O projeto do governo de instalar o “kit gay”
nas escolas é muito criticado. A igreja é a favor desse tipo de medida
com o objetivo de reduzir a violência?
Os fundamentalistas
acreditam que o fato de distribuir um “kit gay” nas escolas vai induzir
as crianças a ser gays. Certa vez li uma frase interessante: “Quando eu
era pequena meus pais me ensinaram a respeitar os índios, e não virei
índio por causa disso”. Então, acho que a adoção da medida seria boa
para o país. Hoje, as crianças aprendem desde pequena a criticar o
homossexual, a serem homofóbicas, e por isso os gays sofrem tanto na
sociedade. É preciso orientá-las.
Além de São Paulo, a comunidade pode ser encontrada em outras cidades?
Sim. Hoje, contamos com uma célula em Teresina, em Curitiba (PR), em Portugal e agora abrimos uma nova igreja em Londrina.
E a unidade que foi aberta em Porto Alegre (RS)?
A
igreja que acaba de ser aberta em Porto Alegre não tem nada a ver com a
gente.
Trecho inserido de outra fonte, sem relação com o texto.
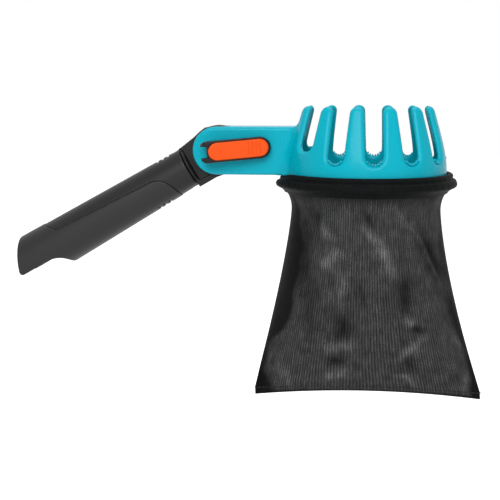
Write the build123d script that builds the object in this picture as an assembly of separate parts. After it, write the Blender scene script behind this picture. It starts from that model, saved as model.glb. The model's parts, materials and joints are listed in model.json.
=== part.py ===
from build123d import *
import math
import os

os.makedirs("parts", exist_ok=True)

# A fruit picker head: a fingered picking ring with a mesh catch bag, on an arm that
# tilts on the end of a sleeve for a pole and is locked by a cam clamp.
# Millimetres. Z is up, X runs from the pole to the ring, Y goes across.
# The origin is on the pole's axis, in the mouth of its socket.

# ---- pole sleeve ---------------------------------------------------------------
rise = 30.2                  # degrees that the pole's axis climbs towards the ring
pole_radius = 13.0           # the pole that the sleeve takes
pole_clearance = 0.05        # running fit of the pole, on the radius
socket_depth = 88.0          # full round part of the socket
pivot_reach = 140.0          # from the socket's mouth to the tilt axis
sleeve_front_radius = 14.7   # the sleeve tapers towards the joint
sleeve_rear_radius = 18.4
scoop_reach = 35.0           # how far the cut-away rear runs out past the mouth
scoop_slant = 23.0           # degrees that the rear face leans back
scoop_floor = 7.8            # the cut-away keeps all that is above this, below the axis
trough_clearance = 0.6       # the cut-away rear is this much wider than the pole's socket
scoop_curve = 11.0           # length of the hollow curve from the mouth to that edge
stop_wall = 4.0              # between the bottom of the socket and the shank's pocket
groove_count = 3             # thumb grooves, in the top and the underside
groove_pitch = 4.4
groove_width = 1.7
groove_depth = 0.8
groove_half_span = 7.0       # half their length across the sleeve
groove_setback = 10.4        # first groove on top, behind the sleeve's front
groove_stagger = 14.7        # the ones in the underside lie this much further back
inlay_thickness = 1.2        # soft inlay let into the underside and round the rear
inlay_top = 8.6              # its upper edge above the axis, at the rear end of the straight run
inlay_fall = 4.6             # the edge is this much lower where the nose starts
inlay_shoulder = 6.6         # its edge turns up to the sleeve's top here, ahead of the mouth
inlay_climb = 10.0           # length of that climb, back to the sleeve's top
inlay_front_gap = 15.0       # in front of it, to the sleeve's front
inlay_nose = 14.7            # length of its rounded nose
edge_round = 1.0             # small rounded edge on plastic mouldings

# ---- joint head in the sleeve's front --------------------------------------------
neck_gap = 4.3               # from the cheeks' round end to the head's shoulder
shoulder_thickness = 2.3
shoulder_taper = 0.3         # the shoulder narrows this much towards the neck
parting_gap = 0.5            # slit between the sleeve and the shoulder
shank_radius = 9.0
shank_end_gap = 0.7          # from the shank's end to the bottom of its pocket
shank_clearance = 0.04       # on the radius
pin_radius = 2.0             # cross pin that holds the shank
pin_clearance = 0.03
pin_setback = 4.5            # behind the sleeve's front
tongue_thickness = 19.6
tongue_overhang = 0.7        # the tongue's disc stands this far past the cheeks
foot_drop = 16.6             # the foot's underside, below the pole's axis
foot_thickness = 4.0
neck_recess = 2.0            # flat let into each side of the neck

# ---- arm ------------------------------------------------------------------------
arm_half_height = 17.2
cheek_thickness = 4.5
slot_clearance = 0.2         # each side of the tongue
arm_roof = 3.5               # closed top of the channel between the cheeks
arm_end_wall = 3.5           # closed end of that channel, at the ring
arm_edge_round = 2.0
tongue_clearance = 0.7       # round the tongue's disc

# ---- picking crown ----------------------------------------------------------------
ring_reach = 107.2           # from the tilt axis to the ring's axis
ring_radius = 57.5
ring_wall = 4.2
finger_wall = 5.0            # radial thickness of a finger at its tip
tip_height = 32.0            # finger tips, above the tilt axis
tip_lean = 9.5               # how far in from the ring the fingers lean at their tips
lean_start = -4.0            # height at which the fingers start to lean in
slot_floor = -8.2            # floor of the slots between the fingers
finger_pitch = 28.0          # degrees
fingers_per_side = 6
arm_finger_shift = 3.0       # extra degrees of the pair beside the arm
arm_slot_lift = 9.6          # the slots beside the arm are this much shallower
finger_base_width = 15.6
finger_tip_width = 10.2
finger_flare = 2.0           # each side, where a finger meets the slots' floor
finger_flare_height = 2.8
tooth_count = 6              # fine teeth across the floor of each slot
tooth_pitch = 1.6
tooth_width = 1.4
tooth_depth = 0.8
flange_width = 6.0           # lip that the bag's hem is stretched over
flange_thickness = 2.5
flange_round = 0.9           # rounding of the lip's rim

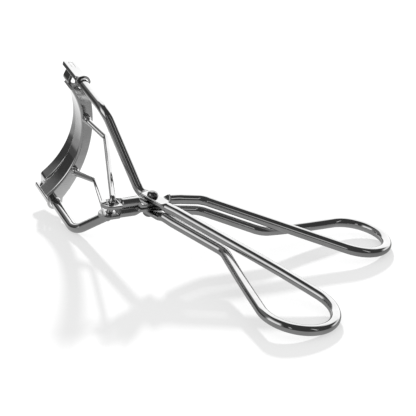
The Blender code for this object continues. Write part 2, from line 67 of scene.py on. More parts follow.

Eles estão usando nosso nome, nossa imagem, o que está trazendo
uma proporção muito maior para eles.
Vocês vão tomar alguma atitude em relação à igreja? Há alguma possibilidade de fraternização?
Gravamos um vídeo
para esclarecer ao nosso público que não temos nenhuma relação com essa
igreja. Quanto à fraternização, infelizmente a incompatibilidade de
visão impede isso. A nossa igreja não veio para levantar bandeiras. Já
nas entrevistas com os pastores da igreja que foi aberta no RS, um deles
aparece segurando uma bíblia e uma bandeira gay. Nunca você vai ver uma
foto minha ou da Pastora Rosana segurando uma bandeira gay com o
intuito de divulgar a igreja.
Existem planos para novas células pelo país?
Sim,
temos o desejo de expandir. Mas uma coisa que uma igreja inclusiva tem
que entender é que temos que escolher com cautela onde abriremos novas
células. Isso por que o Brasil é o país mais homofóbico que existe no
mundo. Não podemos colocar um casal de pastores ou pastoras na mira de
uma população assim. Logo, nosso plano de expansão se concentra nas
capitais ou cidades grandes onde já há mais aceitação, como o Rio de
Janeiro, Belo Horizonte, Campinas, entre outros.